Article | Blog | Azadi Ka Amrit Mahotsav, Ministry of Culture, Government of India


Consumer Rights in India

By : Consumer Rights in India

March 15, 2022

“Consumer’s Right”, by definition, is the right of a consumer to have adequate information regarding the quality, quantity, potency, purity, price, and standard of the commodity they are using and that they are protected against any malpractices as a consumer. The following are the fundamental consumer rights of an individual in India:

  • Right to Safety: The consumer has the right to ensure the quality of the product available in the market in order to safeguard their long-term interests. The quality marks for products in India are Indian Standards Institution (ISI) (for industrial, electrical products), AGMARK (or Agriculture Mark for agricultural products), FPO mark (for processed fruit items), etc.
  • Right to be Informed: The consumer can insist on acquiring all the necessary details regarding the products and protect themselves from malpractices.
  • Right to Choose: It is the right of a consumer to have accessibility to a variety of products available in the market at fair prices.
  • Right to be Heard: The consumer’s interest will be given proper consideration and they will be provided with the appropriate forum to do so.
  • Right to Seek Redressal: The consumer has the right to claim for redressal in case of exploitation and demand for a fair settlement.
  • Right to Consumer Education: It is also the responsibility of the consumer to be aware of their rights and hence the right to consumer education means the right to acquire relevant skills and knowledge as required to be an informed consumer.

Legislations for protection of consumer rights

The Consumer Protection Act (CPA) was introduced in 1986 to protect the interests of consumers in India. The purpose of CPA was to solve customer disputes and to help establish Consumer Councils and other authorities for the settlement of these disputes.

Consumer Protection Act, 1986

Globally, there was significant progress and expansion in the consumer goods industry by the 1980s. This attracted a variety of consumer goods to the market but also affected consumer sovereignty due to asymmetric information and control held by traders and manufacturers. There was limited oversight over their advertisements over television, newspaper, or magazines. However, the services provided by these manufacturers were not up to the mark. Consumer items were manufactured by a variety of firms which was adding up to the tally of adulterated and sub-standard articles in the Indian market.

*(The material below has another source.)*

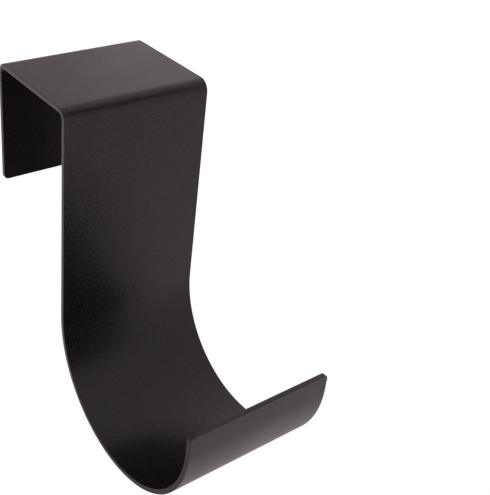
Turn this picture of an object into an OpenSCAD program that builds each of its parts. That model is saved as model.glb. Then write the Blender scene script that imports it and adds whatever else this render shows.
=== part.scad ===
// Over-panel headphone hook: one strip of sheet steel. Two square bends seat it
// over the top edge of a panel, and the front end rolls up into a half-round cradle.
// X runs across the strip, -Y points to the cradle and +Z is up. The origin is the
// middle of the bridge's underside, where the hook sits on the panel.

/* [Strip] */
// Width of the strip
strip_w = 50; // [30:1:80]
// Thickness of the sheet with its coating
sheet_t = 1.6; // [1:0.1:3]
// Inside radius of the two square bends
bend_r = 2; // [1:0.5:6]
// Radius of the four corners at the strip's ends
corner_r = 1.5; // [0.5:0.5:3.5]

/* [Panel slot] */
// Clear gap between the back flange and the front strap
panel_gap = 38; // [20:1:60]
// How far the back flange hangs below the bridge's underside
flange_drop = 39.5; // [20:0.5:80]

/* [Cradle] */
// How far the front strap runs straight down below the bridge's underside
strap_drop = 70.5; // [40:0.5:120]
// Inside radius of the half-round cradle
cradle_r = 33.5; // [15:0.5:50]
// Height of the straight lip above the cradle's centre line
lip_h = 6; // [4:0.5:20]

/* [Hidden] */
$fn = 96;
half_w = strip_w / 2;
half_gap = panel_gap / 2;
cradle_y = -half_gap - sheet_t - cradle_r;

// A flat stretch of the strip, from z = 0 upwards, with its faces at y = 0 and sheet_t.
module flat(length) {
    translate([-half_w, 0, 0]) cube([strip_w, sheet_t, length]);
}

// Outline of a flat stretch that ends the strip, with its two far corners rounded.
module end_outline(length) {
    translate([-half_w, 0]) square([strip_w, length - corner_r]);
    translate([corner_r - half_w, 0]) square([strip_w - 2 * corner_r, length]);
    for (side = [-1, 1])
        translate([side * (half_w - corner_r), length - corner_r]) circle(corner_r);
}

// A flat stretch that ends the strip, placed as flat() is.
module end_flat(length) {
    translate([0, sheet_t, 0]) rotate([90, 0, 0])
        linear_extrude(sheet_t) end_outline(length);
}

// A bend about the X axis, from the angle start, counted from +Y towards +Z.
module bend(inner_r, start, sweep) {
    rotate([start, 0, 0]) rotate([90, 0, 90])
        rotate_extrude(angle = sweep)
            translate([inner_r, -half_w]) square([sheet_t, strip_w]);
}

module back_flange() {
    translate([0, half_gap, -bend_r]) mirror([0, 0, 1]) end_flat(flange_drop - bend_r);
}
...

In order to counter these issues, the Government has been introducing a series of provisions for providing protection to consumers such as the Indian Contract Act 1872, Sale of Goods Act 1930, Standards of Weight and Measures Act 1976, etc. These measures provided some relief to the consumer but there was scope for further reform to address adulterated and sub-standard goods. This is what the Consumer Protection Act of 1986 sought to resolve. While it was successful in addressing critical issues, it still had some drawbacks as well:

  • Lack of provisions related to online transactions or teleshopping
  • Many varieties of deceptive or unfair practices were not added in this Act
  • Lack of provision related to product liability
  • Lack of provisions related to unfair contracts
  • Lack of provisions for e-commerce websites
  • No provision for an Alternative Dispute Redressal Mechanism

Consumer Protection Act, 2019

The Consumer Protection Act of 2019 was an improvement over the 1986 version of the same.  Some key improvements that were introduced were:

  • Streamlining all methods of exchanges related to merchandise purchase and enterprise transactions
  • The 1986 version of the Consumer Rights Act only had six types of unfair/deceptive trade practices. Three new practices were added in this section in the Consumer Protection Act of 2019.
  • The concept of product liability was also introduced
  • The provision of ‘Unfair Contract’ was also introduced—defined as a contract that can cause a change in the rights of a consumer
  • New provision for direct selling and e-commerce, which also elaborates basic consumer rights
  • Mandates that mediation cells should be attached to State, District and National level commissions
  • Creation of the Central Consumer Protection Authority to promote, protect and enforce the rights of consumers

How is the Consumer Protection Act 2019 making a difference?

The new Consumer Protection Bill 2019, with its pillars of transparency and accountability, has been regarded as a major step in the consumer empowerment landscape.

Apart from strengthening consumer protection efforts, it has enabled the consumers to make logical and informed decisions before availing of any services or purchasing anything.

Strict regulations along with the provision of penalties and punishments would act as a shield for the consumers against manipulative tactics. It has been introduced to provide major benefits to the consumers and to streamline the entire consumer complaint mechanism.

Further, in order to streamline the complaint filing process, the Department of Consumer Affairs has introduced the initiative of ‘eDaakhil’ on the occasion of World Consumer Rights Day 2022, where consumers can easily register their complaints through an online platform.